◆ **Aim**:
Exactly reproduce the lines that follow.

▼

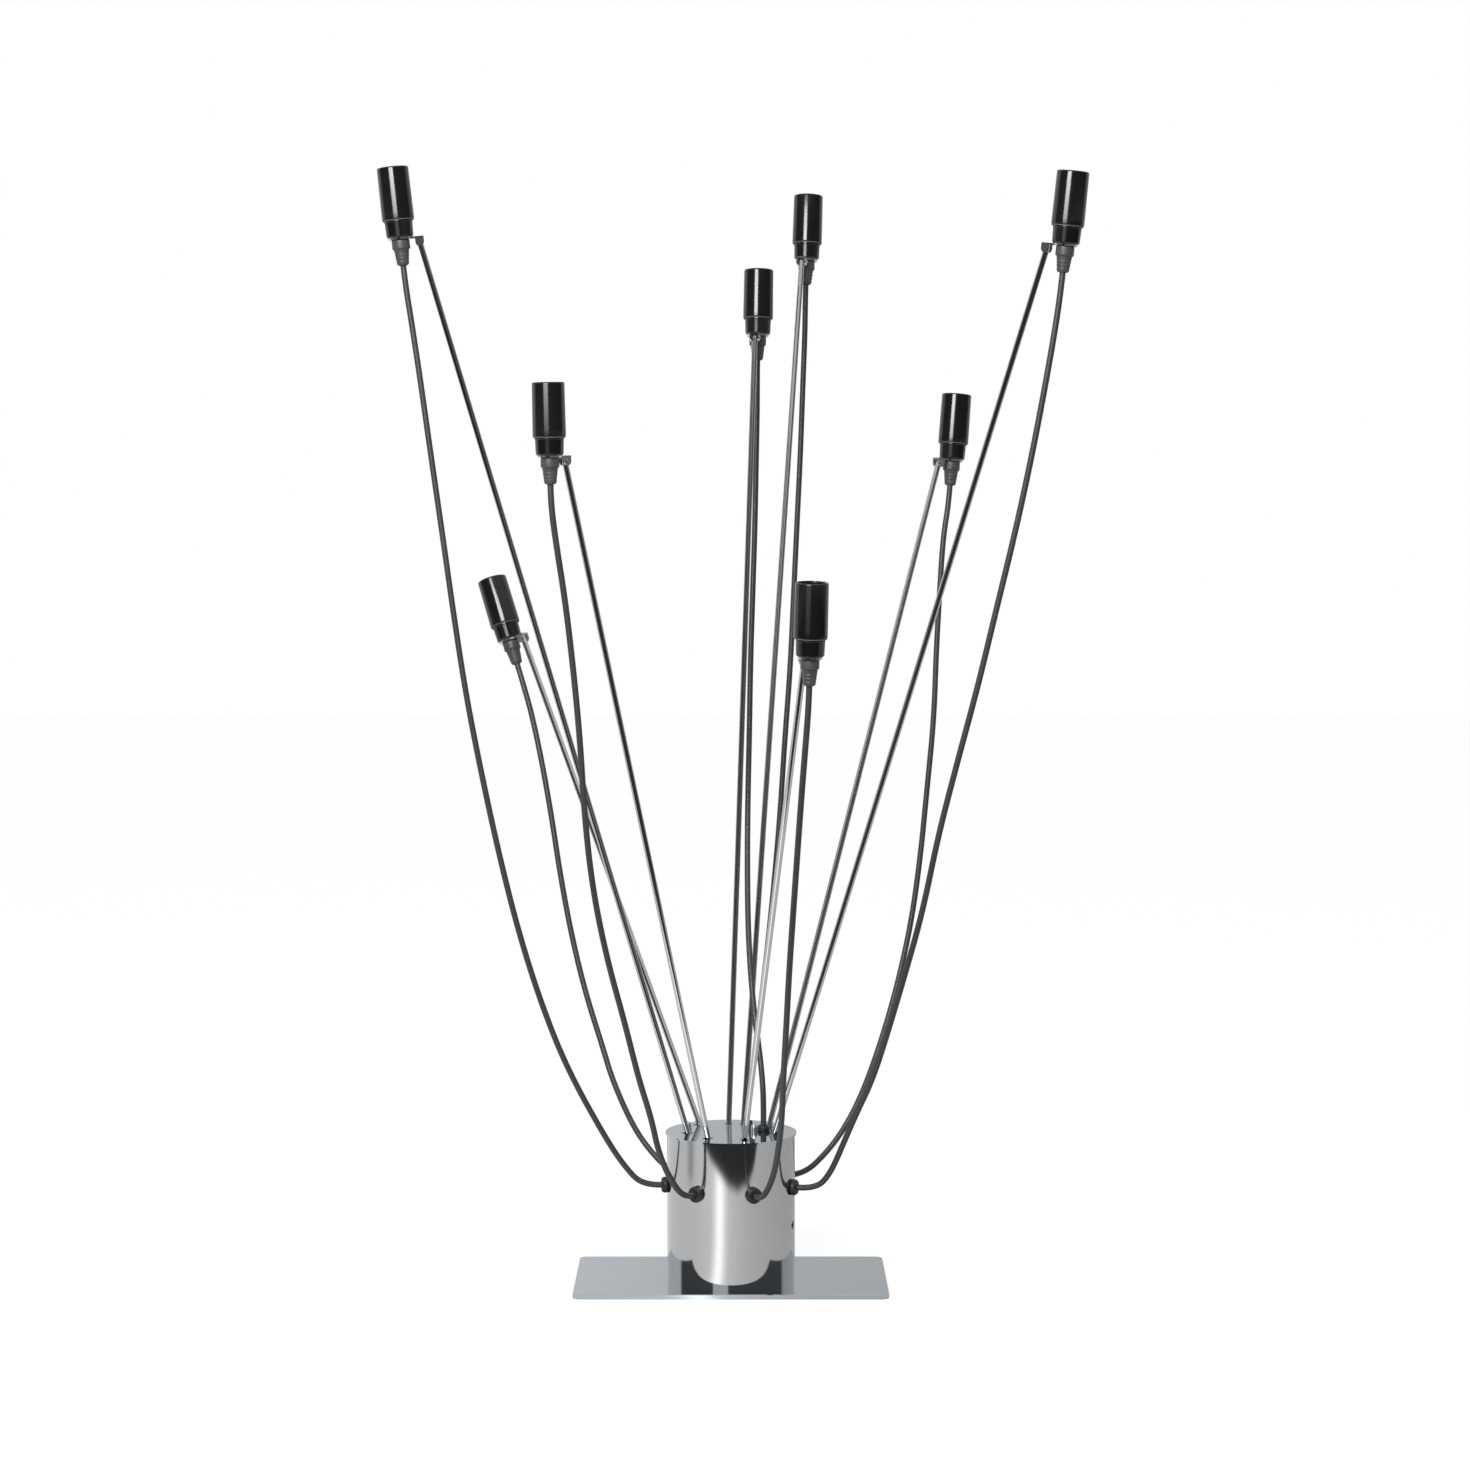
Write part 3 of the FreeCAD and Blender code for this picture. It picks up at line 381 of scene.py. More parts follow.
def model_insulator():
    """Insulating disc with the contact block on it."""
    rings = [(HUB, CAP_TOP), (10.6, CAP_TOP), (10.6, INSULATOR_TOP), (6.3, INSULATOR_TOP),
             (6.3, BLOCK_TOP), (HUB, BLOCK_TOP)]
    return turned_shape("insulator_pattern", rings, rounding=0.25)


def model_contact():
    """Round centre contact with a domed top."""
    rings = [(HUB, BLOCK_TOP), (2.5, BLOCK_TOP), (2.5, CONTACT_TOP - 0.8), (1.7, CONTACT_TOP - 0.15),
             (HUB, CONTACT_TOP)]
    return turned_shape("contact_pattern", rings, sides=32, rounding=0.15)


THREAD_PITCH = 2.82
THREAD_DEPTH = 0.25
THREAD_STEPS = 6
THREAD_FADE = 3
SLEEVE_RADIUS = 7.4
SLEEVE_WALL = 0.35
SLEEVE_SIDES = 44
SLEEVE_CREASE = 40


def model_sleeve():
    """Thin metal sleeve with a rolled round thread between two plain ends."""
    piece = first_ring("sleeve_pattern", SLEEVE_SIDES, SLEEVE_RADIUS, INSULATOR_TOP)
    length = SLEEVE_TOP - INSULATOR_TOP
    count = round(length / (THREAD_PITCH / THREAD_STEPS))
    for _ in range(count):
        extrude_up(length / count)
    bpy.ops.object.mode_set(mode="OBJECT")
    for vertex in piece.data.vertices:
        x, y, z = vertex.co / MM
        start = min(1, max(0, (z - CONTACT_TOP) / THREAD_FADE))
        end = min(1, max(0, (SLEEVE_TOP - 1 - z) / THREAD_FADE))
        wave = math.cos(2 * math.pi * z / THREAD_PITCH - math.atan2(y, x))
        stretch = 1 + start * end * THREAD_DEPTH * wave / SLEEVE_RADIUS
        vertex.co.x *= stretch
        vertex.co.y *= stretch
    wall = piece.modifiers.new("wall", "SOLIDIFY")
    wall.thickness = SLEEVE_WALL * MM
    wall.offset = 0
    bpy.ops.object.modifier_apply(modifier=wall.name)
    face_outwards(merge=False)
    smooth_up_to(SLEEVE_CREASE)
    return piece


GLAND_RADIUS = 4.8
GLAND_LENGTH = 13
GLAND_SPREAD = 1.5
GROOVE_SHARES = (0.3, 0.52, 0.74)
GROOVE_DEPTH = 0.2
GROOVE_HALF = 0.5


def model_relief():
    """Screwed collar with a tapering gland that has three shallow grooves."""
    rings = [(CORD_RADIUS, -RELIEF_END), (GLAND_RADIUS - 1, -RELIEF_END), (GLAND_RADIUS, -RELIEF_END + 1)]
    for share in GROOVE_SHARES:
        radius = GLAND_RADIUS + GLAND_SPREAD * share
        bottom = radius - GROOVE_DEPTH
        level = -RELIEF_END + GLAND_LENGTH * share
        rings += [(radius, level - GROOVE_HALF), (bottom, level - GROOVE_HALF / 2),
                  (bottom, level + GROOVE_HALF / 2), (radius, level + GROOVE_HALF)]
    rings += [(6.3, -9.5), (6.7, -9.5), (7.4, -8.8), (7.4, -2.2), (6.7, -1.5), (4.9, -1.5), (4.9, 5),
              (CORD_RADIUS, 5)]
    return turned_shape("relief_pattern", rings, sides=48, rounding=0.18)


holder_patterns = {
    "shell": (model_shell(), "holder_shell", "holder_plastic"),
    "cap": (model_cap(), "holder_base", "holder_plastic"),
    # The seam ring is a pale piece that paints a highlight line between the shell and the cap
    "seam": (model_seam_highlight(), "holder_base", "holder_plastic"),
    "insulator": (model_insulator(), "holder_base", "holder_plastic"),
    "contact": (model_contact(), "holder_base", "holder_plastic"),
    "sleeve": (model_sleeve(), "holder_base", "holder_plastic"),
    "relief": (model_relief(), "strain_relief", "relief_plastic"),
}
holder_pieces = {part: [] for part in holder_patterns}
for number in ARM_NUMBERS:
    for part, (pattern, node_name, slot_name) in holder_patterns.items():
        piece = placed_copy(pattern, holder_place(number), f"{part}_{number}")
        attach(piece, f"holder_{number}")
        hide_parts(f"{node_name}_{number}")
        holder_pieces[part].append(piece)
for pattern, _, _ in holder_patterns.values():
    discard(pattern)


def model_wall_bushing():
    """Round rubber bushing of the drum's wall, with a soft bead round the cord."""
    rings = [(CORD_RADIUS, -3.4), (6, -3.4), (6, -1.9), (4.5, -1.9), (4.5, 0), (6.3, 0), (6.75, 0.6),
             (6.75, 3), (5.6, 4.8), (4.2, BUSHING_LIP), (CORD_RADIUS, BUSHING_LIP)]
    return turned_shape("wall_bushing_pattern", rings, rounding=0.35)


def model_disc_bushing():
    """Narrower rubber bushing of the thin disc."""
    rings = [(CORD_RADIUS, -2.8), (4.8, -2.8), (4.8, -1.35), (3.7, -1.35), (3.7, 0), (5, 0), (5.3, 0.4),
             (5.3, 3), (4.6, 4.3), (3.8, DISC_BUSHING_LIP), (CORD_RADIUS, DISC_BUSHING_LIP)]
    return turned_shape("disc_bushing_pattern", rings, rounding=0.3)


bushing_patterns = {"wall": model_wall_bushing(), "disc": model_disc_bushing()}
bushings = []
for number in ARM_NUMBERS:
    pattern = bushing_patterns["disc" if number == DISC_CORD else "wall"]
    piece = placed_copy(pattern, bushing_place(number), f"bushing_{number}")
    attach(piece, "base")
    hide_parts("cord_bushings")
    bushings.append(piece)
for pattern in bushing_patterns.values():
    discard(pattern)


# Shared effects. Dust starts where its noise is above a level, grows with a gain, and depends on
# how far a face looks up by a share.
DUST_LEVEL = 0.58
DUST_GAIN = 8
DUST_UPWARD = 0.7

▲

◆ **Full solution**:
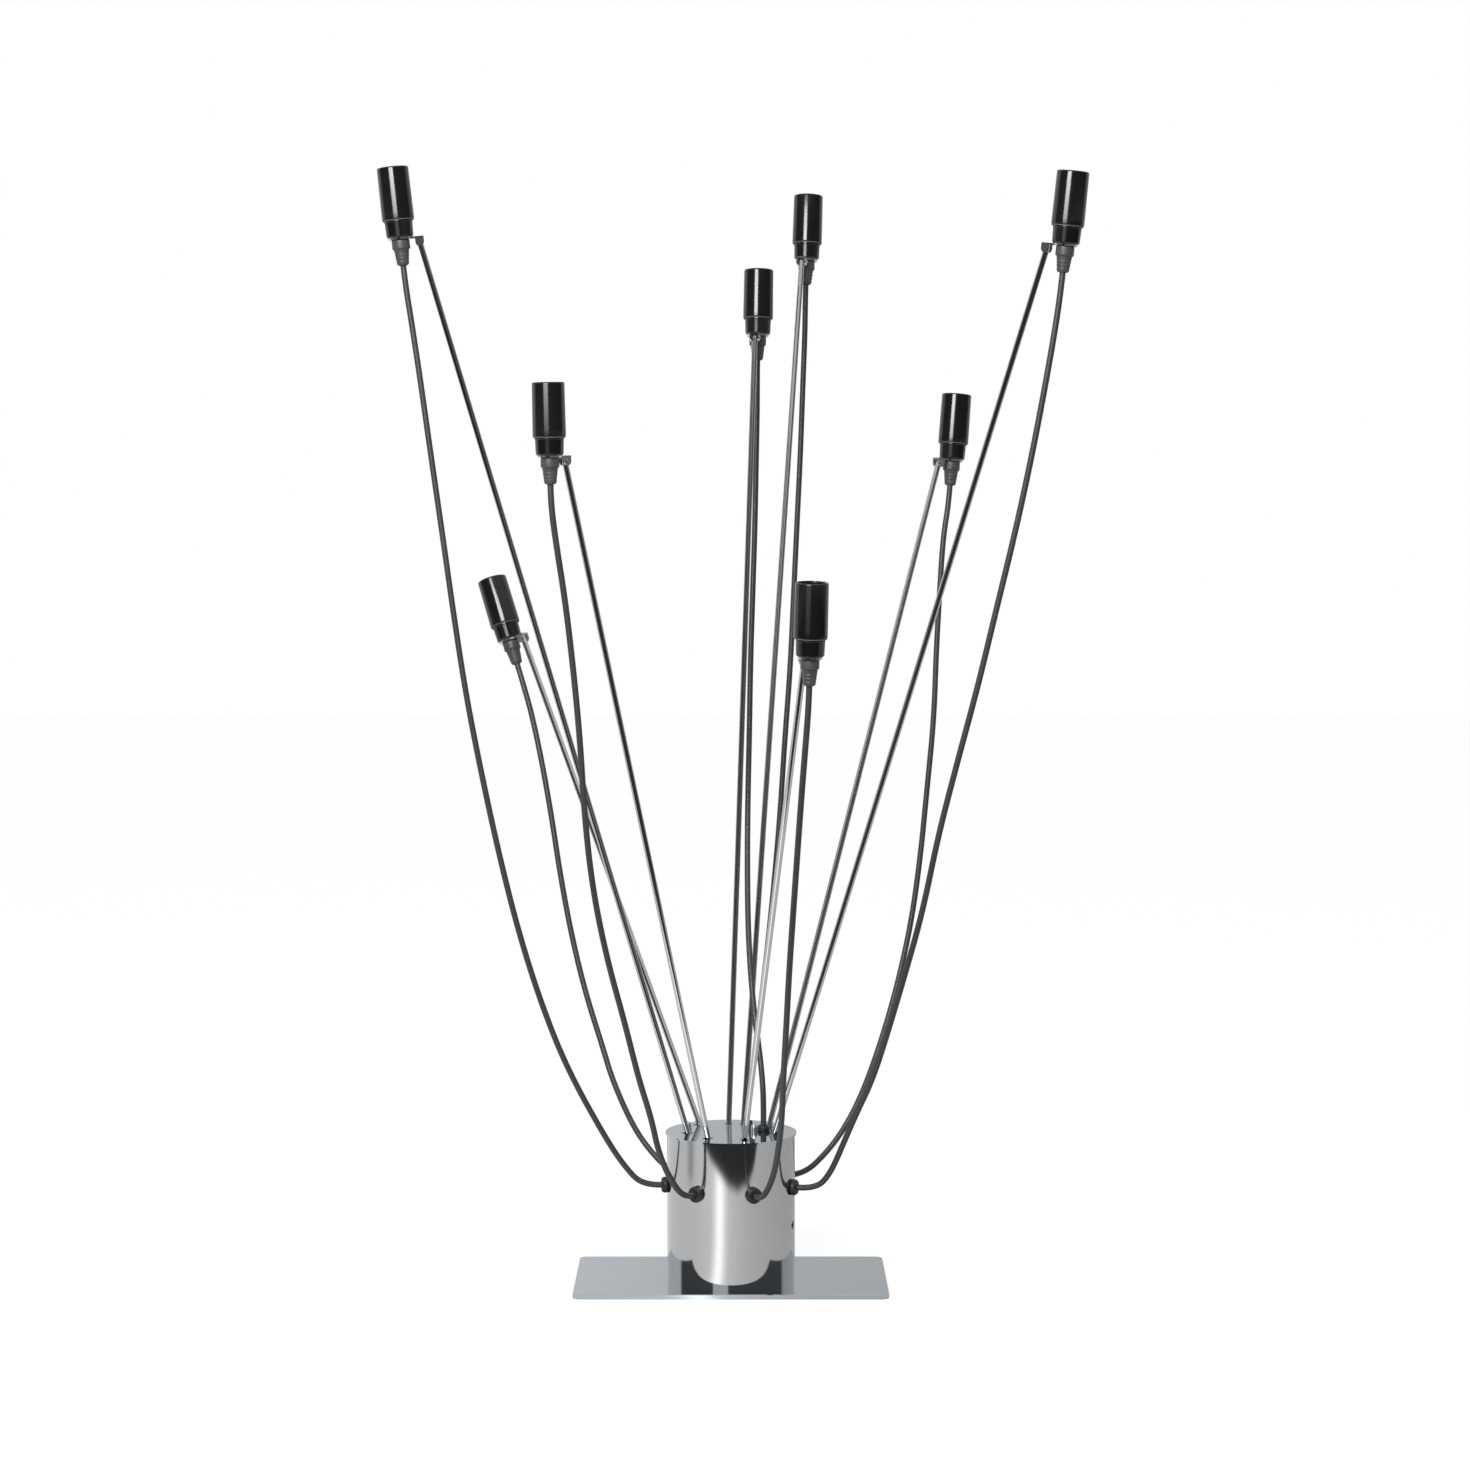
Write part 3 of the FreeCAD and Blender code for this picture. It picks up at line 381 of scene.py. More parts follow.
def model_insulator():
    """Insulating disc with the contact block on it."""
    rings = [(HUB, CAP_TOP), (10.6, CAP_TOP), (10.6, INSULATOR_TOP), (6.3, INSULATOR_TOP),
             (6.3, BLOCK_TOP), (HUB, BLOCK_TOP)]
    return turned_shape("insulator_pattern", rings, rounding=0.25)


def model_contact():
    """Round centre contact with a domed top."""
    rings = [(HUB, BLOCK_TOP), (2.5, BLOCK_TOP), (2.5, CONTACT_TOP - 0.8), (1.7, CONTACT_TOP - 0.15),
             (HUB, CONTACT_TOP)]
    return turned_shape("contact_pattern", rings, sides=32, rounding=0.15)


THREAD_PITCH = 2.82
THREAD_DEPTH = 0.25
THREAD_STEPS = 6
THREAD_FADE = 3
SLEEVE_RADIUS = 7.4
SLEEVE_WALL = 0.35
SLEEVE_SIDES = 44
SLEEVE_CREASE = 40


def model_sleeve():
    """Thin metal sleeve with a rolled round thread between two plain ends."""
    piece = first_ring("sleeve_pattern", SLEEVE_SIDES, SLEEVE_RADIUS, INSULATOR_TOP)
    length = SLEEVE_TOP - INSULATOR_TOP
    count = round(length / (THREAD_PITCH / THREAD_STEPS))
    for _ in range(count):
        extrude_up(length / count)
    bpy.ops.object.mode_set(mode="OBJECT")
    for vertex in piece.data.vertices:
        x, y, z = vertex.co / MM
        start = min(1, max(0, (z - CONTACT_TOP) / THREAD_FADE))
        end = min(1, max(0, (SLEEVE_TOP - 1 - z) / THREAD_FADE))
        wave = math.cos(2 * math.pi * z / THREAD_PITCH - math.atan2(y, x))
        stretch = 1 + start * end * THREAD_DEPTH * wave / SLEEVE_RADIUS
        vertex.co.x *= stretch
        vertex.co.y *= stretch
    wall = piece.modifiers.new("wall", "SOLIDIFY")
    wall.thickness = SLEEVE_WALL * MM
    wall.offset = 0
    bpy.ops.object.modifier_apply(modifier=wall.name)
    face_outwards(merge=False)
    smooth_up_to(SLEEVE_CREASE)
    return piece


GLAND_RADIUS = 4.8
GLAND_LENGTH = 13
GLAND_SPREAD = 1.5
GROOVE_SHARES = (0.3, 0.52, 0.74)
GROOVE_DEPTH = 0.2
GROOVE_HALF = 0.5


def model_relief():
    """Screwed collar with a tapering gland that has three shallow grooves."""
    rings = [(CORD_RADIUS, -RELIEF_END), (GLAND_RADIUS - 1, -RELIEF_END), (GLAND_RADIUS, -RELIEF_END + 1)]
    for share in GROOVE_SHARES:
        radius = GLAND_RADIUS + GLAND_SPREAD * share
        bottom = radius - GROOVE_DEPTH
        level = -RELIEF_END + GLAND_LENGTH * share
        rings += [(radius, level - GROOVE_HALF), (bottom, level - GROOVE_HALF / 2),
                  (bottom, level + GROOVE_HALF / 2), (radius, level + GROOVE_HALF)]
    rings += [(6.3, -9.5), (6.7, -9.5), (7.4, -8.8), (7.4, -2.2), (6.7, -1.5), (4.9, -1.5), (4.9, 5),
              (CORD_RADIUS, 5)]
    return turned_shape("relief_pattern", rings, sides=48, rounding=0.18)


holder_patterns = {
    "shell": (model_shell(), "holder_shell", "holder_plastic"),
    "cap": (model_cap(), "holder_base", "holder_plastic"),
    # The seam ring is a pale piece that paints a highlight line between the shell and the cap
    "seam": (model_seam_highlight(), "holder_base", "holder_plastic"),
    "insulator": (model_insulator(), "holder_base", "holder_plastic"),
    "contact": (model_contact(), "holder_base", "holder_plastic"),
    "sleeve": (model_sleeve(), "holder_base", "holder_plastic"),
    "relief": (model_relief(), "strain_relief", "relief_plastic"),
}
holder_pieces = {part: [] for part in holder_patterns}
for number in ARM_NUMBERS:
    for part, (pattern, node_name, slot_name) in holder_patterns.items():
        piece = placed_copy(pattern, holder_place(number), f"{part}_{number}")
        attach(piece, f"holder_{number}")
        hide_parts(f"{node_name}_{number}")
        holder_pieces[part].append(piece)
for pattern, _, _ in holder_patterns.values():
    discard(pattern)


def model_wall_bushing():
    """Round rubber bushing of the drum's wall, with a soft bead round the cord."""
    rings = [(CORD_RADIUS, -3.4), (6, -3.4), (6, -1.9), (4.5, -1.9), (4.5, 0), (6.3, 0), (6.75, 0.6),
             (6.75, 3), (5.6, 4.8), (4.2, BUSHING_LIP), (CORD_RADIUS, BUSHING_LIP)]
    return turned_shape("wall_bushing_pattern", rings, rounding=0.35)


def model_disc_bushing():
    """Narrower rubber bushing of the thin disc."""
    rings = [(CORD_RADIUS, -2.8), (4.8, -2.8), (4.8, -1.35), (3.7, -1.35), (3.7, 0), (5, 0), (5.3, 0.4),
             (5.3, 3), (4.6, 4.3), (3.8, DISC_BUSHING_LIP), (CORD_RADIUS, DISC_BUSHING_LIP)]
    return turned_shape("disc_bushing_pattern", rings, rounding=0.3)


bushing_patterns = {"wall": model_wall_bushing(), "disc": model_disc_bushing()}
bushings = []
for number in ARM_NUMBERS:
    pattern = bushing_patterns["disc" if number == DISC_CORD else "wall"]
    piece = placed_copy(pattern, bushing_place(number), f"bushing_{number}")
    attach(piece, "base")
    hide_parts("cord_bushings")
    bushings.append(piece)
for pattern in bushing_patterns.values():
    discard(pattern)


# Shared effects. Dust starts where its noise is above a level, grows with a gain, and depends on
# how far a face looks up by a share.
DUST_LEVEL = 0.58
DUST_GAIN = 8
DUST_UPWARD = 0.7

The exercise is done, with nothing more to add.